Taking a big, tough wild hog down with a small-game rifle like the .22 magnum Mitch uses can also be a challenge. Mitch suggested using good game points that don’t break up on impact with a hog’s thick skin.

“I recommend head shots. They seem to take the other ones in stride. Aim between the eyes or right at the burr of the ear,” he said.“Or you can draw a line between their ears and their eyes. Make an “X.” That’s where you want to aim.”

Once pigs have been shot at or scared out of a particular area, both Barry and Mitch said they are unlikely to come back.

“Pigs are very smart,” said Mitch. “If you kill ’em in one place, you’re probably not going to kill another one there for a while. They’re smarter than deer.”

For this reason it may be necessary to get pretty deep in the woods — on foot — to put yourself in the hogs. Mike said you can find hog sign right at the gates and even along the roads bordering the Sipsey, but he thinks that activity occurs mostly at night.

“To really get into the pigs, you need to get in at least a quarter-mile,” he said. “And the deeper you go, the more prominent they are.”

Mike suggested taking a whole day and getting in as deep as you feel comfortable going. With calculations from his GPS, he said he sometimes logs more than 10 miles a day on foot during his stalk hunts. He said some of the best access points are at the main trailheads into the Sipsey at Gum Pond, Bunyan Hill and Thompson Creek.

“Bring your lunch, plenty of bullets and plenty of water,” he said. “I recommend a GPS, because it’s thick in there, and you can get turned around pretty easy.”

Because a day-long hunt can take you miles deep into the wilderness area and because the terrain is so unforgiving, getting hogs out once you kill them can be a chore. Barry said it would be OK if people wanted to quarter and pack out their hog meat.
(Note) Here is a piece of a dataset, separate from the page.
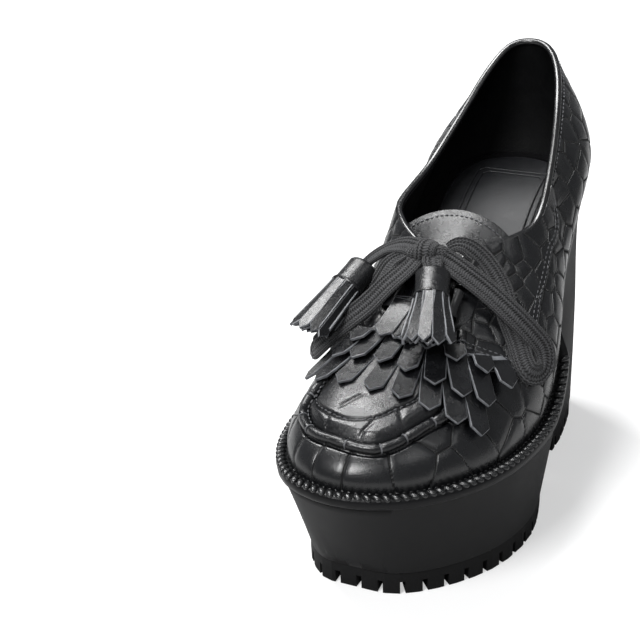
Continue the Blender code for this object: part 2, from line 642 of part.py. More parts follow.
def make_tassel(name, ends):
    """Leather band with a flat bundle of pointed strips fused below it."""
    top, tips = (world(*end) for end in ends)
    axis = (tips - top).normalized()
    length = (tips - top).length
    side = axis.cross(Vector((0, 0, 1))).normalized()
    front = side.cross(axis)
    count = 2 * TASSEL_STRIPS
    band, root = TASSEL_BAND_RADIUS, TASSEL_BAND_RADIUS - TASSEL_BAND_STEP
    levels = ((0.0, band, band, 0.0), (TASSEL_BAND_LENGTH, band, band, 0.0),
              (TASSEL_BAND_LENGTH + TASSEL_BAND_EDGE, root, root, 0.0),
              (length - TASSEL_POINT, TASSEL_FLARE, TASSEL_FLARE * TASSEL_FLATNESS, TASSEL_POINT))
    mesh = bmesh.new()
    rings = []
    for along, wide, deep, point in levels:
        ring = []
        for i in range(count):
            angle = 2 * math.pi * i / count
            place = top + axis * (along + (point if i % 2 else 0.0))
            place += side * math.cos(angle) * wide + front * math.sin(angle) * deep
            ring.append(place)
        rings.append(ring)
    grid = sheet_grid(mesh, rings, wrap=True)
    for ring, place in ((grid[0], top), (grid[-1], top + axis * (length - 2 * TASSEL_POINT))):
        middle = mesh.verts.new(place)
        for i in range(count):
            mesh.faces.new((ring[i], ring[(i + 1) % count], middle))
    finish(name, mesh, smooth_leather, 30)


def clear_scene():
    for thing in list(bpy.data.objects):
        bpy.data.objects.remove(thing, do_unlink=True)


def new_collection(name):
    collection = bpy.data.collections.new(name)
    bpy.context.scene.collection.children.link(collection)
    return collection


clear_scene()
parts = new_collection("platform_shoe")
cutters = new_collection("cutters")
leather = new_material("embossed_leather", (0.012, 0.013, 0.015), 0.34)
smooth_leather = new_material("smooth_leather", (0.014, 0.015, 0.017), 0.36)
gloss_leather = new_material("gloss_leather", (0.010, 0.011, 0.012), 0.22)
lining = new_material("lining_leather", (0.020, 0.021, 0.024), 0.42)
rubber = new_material("tread_rubber", (0.014, 0.014, 0.015), 0.62)
welt_rubber = new_material("welt_rubber", (0.013, 0.013, 0.014), 0.45)
platform_matte = new_material("platform_matte", (0.013, 0.013, 0.014), 0.58)
heel_matte = new_material("heel_matte", (0.016, 0.016, 0.017), 0.60)
woven_cotton = new_material("woven_cotton", (0.016, 0.016, 0.017), 0.85)

upper_surface = make_upper()
platform_bottom = make_platform()
make_outsole(platform_bottom)
make_heel()
make_welt()
make_insole()
make_tongue()
make_fringe(upper_surface)
make_loops(upper_surface)
make_lace_crossing()
make_knot()
make_lace("lace_bow_outer", BOW_OUTER)
make_lace("lace_bow_inner", BOW_INNER)
make_lace("lace_end_inner", LACE_END_INNER)
make_lace("lace_end_front", LACE_END_FRONT)
make_tassel("tassel_inner", TASSEL_INNER)
make_tassel("tassel_front", TASSEL_FRONT)
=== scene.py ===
import math
import random

import bmesh
import bpy
import numpy as np
from mathutils import Matrix, Vector
from mathutils.bvhtree import BVHTree
from mathutils.kdtree import KDTree


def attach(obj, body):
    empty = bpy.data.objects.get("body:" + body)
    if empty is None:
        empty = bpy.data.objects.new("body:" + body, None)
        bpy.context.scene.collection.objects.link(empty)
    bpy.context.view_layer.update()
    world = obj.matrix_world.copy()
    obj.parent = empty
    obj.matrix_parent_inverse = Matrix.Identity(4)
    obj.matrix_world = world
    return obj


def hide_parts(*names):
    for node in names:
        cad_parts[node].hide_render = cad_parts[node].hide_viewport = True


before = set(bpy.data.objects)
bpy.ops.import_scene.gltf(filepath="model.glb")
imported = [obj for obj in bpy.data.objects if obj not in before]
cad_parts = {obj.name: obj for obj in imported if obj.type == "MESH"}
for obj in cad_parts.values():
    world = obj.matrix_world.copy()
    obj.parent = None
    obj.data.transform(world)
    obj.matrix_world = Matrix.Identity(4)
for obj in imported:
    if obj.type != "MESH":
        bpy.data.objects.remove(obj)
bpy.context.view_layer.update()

# The shoe's own coordinates are across (+ to the outer side), along from the toe tip, and height.
shoe = {
    "toeToOrigin": 0.070,     # toe tip to the frame's origin
    "ringColumns": 60,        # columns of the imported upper's wall
    "wallRows": 10,           # rows between its lower edge and its top line
    "sharpAngle": 50,         # degrees, where the upper's outer face ends
}


def place(across, along, height):
    return Vector((across, along - shoe["toeToOrigin"], height))


def placeAll(points):
    return np.array([tuple(place(*p)) for p in points], float)


def smoothStep(low, high, values):
    t = np.clip((np.asarray(values, float) - low) / (high - low), 0, 1)
    return t * t * (3 - 2 * t)


def unit(vectors):
    return vectors / np.maximum(np.linalg.norm(vectors, axis=-1, keepdims=True), 1e-12)


def curveThrough(points, count, closed=False):
    # even steps on a smooth curve through the points
    points = np.asarray(points, float)
    size = len(points)
    spans = size if closed else size - 1
    fine = []
    for i in range(spans):
        a, b, c, d = (points[(i + k) % size if closed else min(max(i + k, 0), size - 1)]
                      for k in (-1, 0, 1, 2))
        for t in np.linspace(0, 1, 24, endpoint=False):
            fine.append(0.5 * (2 * b + (c - a) * t + (2 * a - 5 * b + 4 * c - d) * t * t
                               + (3 * b - 3 * c + d - a) * t ** 3))
    fine.append(points[0] if closed else points[-1])
    fine = np.array(fine)
    lengths = stepsAlong(fine)
    return atStep(fine, lengths, np.linspace(0, lengths[-1], count, endpoint=not closed))


def stepsAlong(points):
    return np.concatenate([[0], np.cumsum(np.linalg.norm(np.diff(points, axis=0), axis=1))])


def pathLength(points):
    return stepsAlong(points)[-1]


def atStep(values, steps, wanted):
    # the values of a path's points, read at the wanted lengths along it
    return np.stack([np.interp(wanted, steps, values[:, k]) for k in range(values.shape[1])], axis=-1)


def distanceTo(points, path):
    distance = np.full(len(points), 1.0)
    for a, b in zip(path[:-1], path[1:]):
        run = b - a
        t = np.clip(((points - a) @ run) / max(run @ run, 1e-14), 0, 1)
        distance = np.minimum(distance, np.linalg.norm(points - (a + t[:, None] * run), axis=1))
    return distance


def insideLoop(across, along, loop):
    inside = np.zeros(len(across), bool)
    for (ax, ay), (bx, by) in zip(loop, np.roll(loop, -1, axis=0)):
        if by != ay:
            crosses = (ay > along) != (by > along)
            inside ^= crosses & (across < (bx - ax) * (along - ay) / (by - ay) + ax)
    return inside


def alongOf(points):
    return points[:, 1] + shoe["toeToOrigin"]


def softened(values):
    # evened out round a closed row
    return (np.roll(values, 1, axis=0) + 2 * values + np.roll(values, -1, axis=0)) / 4


def openEdges(bm):
    return [e for e in bm.edges if e.is_boundary]


def newVerts(made):
    return [g for g in made["geom"] if isinstance(g, bmesh.types.BMVert)]


def facesOut(bm):
    bmesh.ops.recalc_face_normals(bm, faces=bm.faces)


def foldAt(edge, alone=999):
    # the angle in degrees between an edge's two faces
    faces = edge.link_faces
    return math.degrees(faces[0].normal.angle(faces[1].normal)) if len(faces) == 2 else alone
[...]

“We would like people to harvest all the hogs they can. They’re a problem, clearly,” he said. “It’s OK to quarter a hog and haul it out, but white-tailed deer must be checked out whole so that managers can collect data that is so important to managing the herd.”
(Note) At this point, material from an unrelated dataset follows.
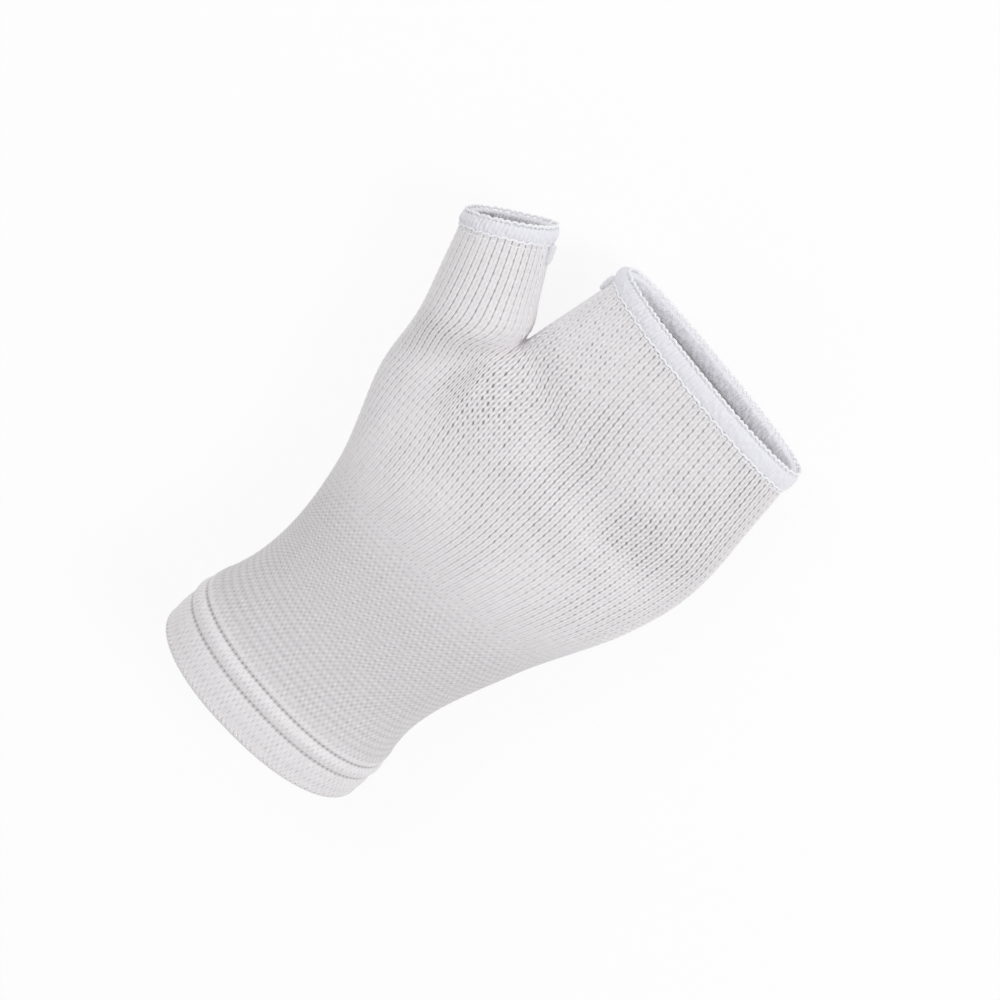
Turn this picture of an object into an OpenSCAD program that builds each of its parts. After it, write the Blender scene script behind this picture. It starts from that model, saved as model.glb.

For wildlife managers, the exploding population of wild hogs on Sipsey might be somewhat of a nightmare. But for hunters who enjoy stalking and killing, those hogs provide a 25,000-acre porker playground. If you find yourself tired of sitting quietly in a stand waiting for something to walk by this winter, lace your boots up tight and take a walk in the Sipsey. There’s a good chance you’ll come home with a freezer full of four-legged kudzu that tastes surprisingly like pork chops and sausage.